L’ultime opéra de Prokofiev représente son époque comme la Vie pour le Tsar ou Le Prince Igor représentent la leur : un divertissement patriotique à grand spectacle où l’ivresse joyeuse de la conquête et les charmes morbides de la décadence auraient cédé le pas face au glacis des sentiments, à l’austérité martiale et à la sourde détresse de l’univers totalitaire. Ouvrage pitoyable et maudit, qu’on se demande s’il convient de haïr ou de consoler. Dans l’instrumentation pesante et parfois maladroite se reconnaît moins le génie de Prokofiev que sa caricature, et dans les harmonies corsetées, ces trésors que sont Le Joueur, L’Amour des trois Oranges, L’Ange de Feu ou Les fiançailles au couvent paraissent bien loin. Répétitifs jusqu’à la nausée (l’étouffante ouverture nous étant par bonheur épargnée), les thèmes mélodiques n’en sont pas moins d’une grande beauté et leur agencement dramatique d’une indéniable cohérence ; dans les trois derniers tableaux de la Paix, la conversation musicale parvient à une âpreté vraiment fascinante, et la mort du prince André à Iaroslav figure parmi les pages les plus bouleversantes de son auteur.
Dans La Guerre, le général Zambello remplit le contrat avec une efficacité opiniâtre : rarement la machinerie de Bastille aura été à ce point sollicitée. La rigueur des mouvements de foule, la variété des effets forcent l’admiration et nous font retrouver notre âme d’enfant jouant avec ses soldats de plomb. Beau feu d’artifice, pour le dixième anniversaire du lieu. Hélas, il a fallu deux heures durant supporter l’élégant frigidaire et la prosaïque mise en place de la Paix, qui méritait le sens des atmosphères, la subtile direction d’acteurs d’un Carsen ou d’un Decker. A quand les mises en scène en tandem ?

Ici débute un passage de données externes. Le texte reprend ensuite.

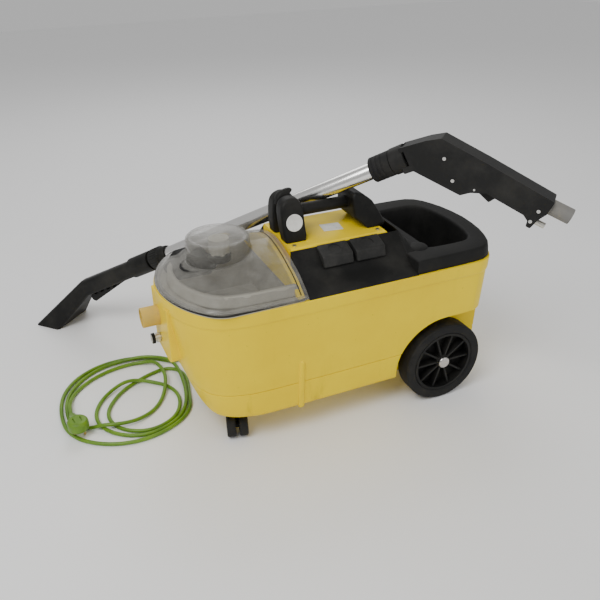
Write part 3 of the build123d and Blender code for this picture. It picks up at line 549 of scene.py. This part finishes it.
# CAD pieces that are shown as they are: a finish and softened edges
dressing = {
    'deck_cover': ('yellow', 2.5), 'console_near': ('black', 3), 'console_far': ('black', 3),
    'tray_frame': ('dark', 6), 'waste_tank': ('tank', 1.2), 'intake_pipe': ('stubYellow', 0.6),
    'spray_coupling': ('fitting', 0.2), 'coupling_collar': ('black', 0.2), 'handle': ('black', 8),
    'axle': ('steel', 0.5), 'axle_bushes': ('brass', 0.4), 'fresh_tank': ('milky', 2), 'tank_filter': ('steel', 0.5),
    'turbine_housing': ('motor', 1), 'turbine_fan': ('fitting', 0.4), 'motor_can': ('motor', 1),
    'spray_pump': ('black', 1), 'air_duct': ('rubber', 0.8), 'lid_seal': ('rubber', 0.4),
    'deck_plate': ('milky', 0.3), 'deck_screws': ('steel', 0.4), 'lead_gland': ('rubber', 0.8),
    'wheel_rim_near': ('black', 1.4), 'wheel_rim_far': ('black', 1.4), 'tyre_near': ('tyre', 5),
    'tyre_far': ('tyre', 5), 'hub_cap_near': ('cap', 1), 'hub_cap_far': ('cap', 1),
    'caster_fork_near': ('black', 1.2), 'caster_fork_far': ('black', 1.2), 'caster_pin_near': ('steel', 0.3),
    'caster_pin_far': ('steel', 0.3), 'caster_rollers_near': ('rubber', 2), 'caster_rollers_far': ('rubber', 2),
    'float_cage': ('tank', 0.5), 'float_ball': ('milky', 0), 'switch_suction': ('pads', 3),
    'switch_spray': ('pads', 3), 'nozzle_body': ('black', 2), 'spray_jet': ('brass', 0.4),
    'grip_sleeve': ('rubber', 0.9), 'grip_ring': ('grip', 1.5), 'grip_body': ('grip', 9),
    'hose_cuff': ('dust', 1), 'trigger_pin': ('steel', 0.3), 'wand_coupler': ('fitting', 0.4),
    'grip_screws': ('steel', 0.4), 'trigger': ('black', 1.5), 'plug_pins': ('brass', 0.5),
}


def dress(node, finish, width):
    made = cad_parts[node]
    if 'custom_normal' in made.data.attributes:
        made.data.attributes.remove(made.data.attributes['custom_normal'])
    made.data.materials.clear()
    made.data.materials.append(finishes[finish])
    weld = made.modifiers.new('joinEdges', 'WELD')
    weld.merge_threshold = 0.00002
    for face in made.data.polygons:
        face.use_smooth = True
    if width:
        bevel = made.modifiers.new('softEdges', 'BEVEL')
        bevel.width, bevel.segments, bevel.limit_method = width / 1000, 3, 'ANGLE'
        bevel.angle_limit, bevel.miter_outer = math.radians(40), 'MITER_ARC'
        bevel.use_clamp_overlap = True
    even = made.modifiers.new('evenShade', 'WEIGHTED_NORMAL')
    even.weight, even.keep_sharp = 60, False


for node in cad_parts:
    dress(node, *dressing.get(node, ('black', 1)))
print('CAD pieces dressed')


# The see-through lid: rim outline shrunk up the dome, with a round turret
dome = {'rear': -80, 'turret': (-195, 0),
        'profile': [(316, 1, 1), (322, 0.955, 0.985), (328, 0.9, 0.955), (334, 0.845, 0.925), (341, 0.78, 0.89),
                    (348, 0.69, 0.84), (354, 0.59, 0.78), (360, 0.495, 0.69), (365, 0.4, 0.6), (369.5, 0.3, 0.49),
                    (373, 0.2, 0.4), (375.4, 0.1, 0.33), (376.3, 0.001, 0.3)]}
rimHalf = [(p.x, p.y) for p in smoothPath([p for p in hull['rim'] if p[0] < -90] + [(-80, 157)], 4)]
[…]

Déception réelle, en revanche, du côté du podium. Pas de la fosse, car l’orchestre sonne large et glorieux en dépit d’attaques parfois hésitantes en début de soirée chez les vents. Mais Bertini, qu’on a connu plus percutant dans Carmen ou dans ses Verdi, semble ici oublieux de l’expressivité du phrasé et de l’accentuation seule à même de révéler les beautés de la partition, hachant la ligne et plombant les rythmes jusqu’à l’absurde (le bal à Petersbourg !).
D’un plateau physiquement idéal, on retiendra chez les dames la Natacha rayonnante d’Olga Gouriakova, floue de diction mais royale de timbre, le toujours riche métal et l’opulent décolleté de Zaremba en Hélène, la déclamation souveraine de la grande Obraztsova, chez les hommes l’André noble, poète et fin musicien de Nathan Gunn malgré un timbre peinant parfois à passer, les frémissements de Robert Brubaker en Bezoukhov, les décibels de Kotcherga et Gerello (le Napoléon du second l’emportant en contrôle du matériau vocal et en exactitude musicale sur le Koutouzov un peu débraillé du premier). Le choeur bien sûr est à la fête, oubliés quelques décalages internes ; et le triomphe que lui réserve le public le public, comme à l’ensemble du spectacle, laisse rêveur s’agissant d’une oeuvre dont la nature même devrait susciter des sentiments aussi contradictoires.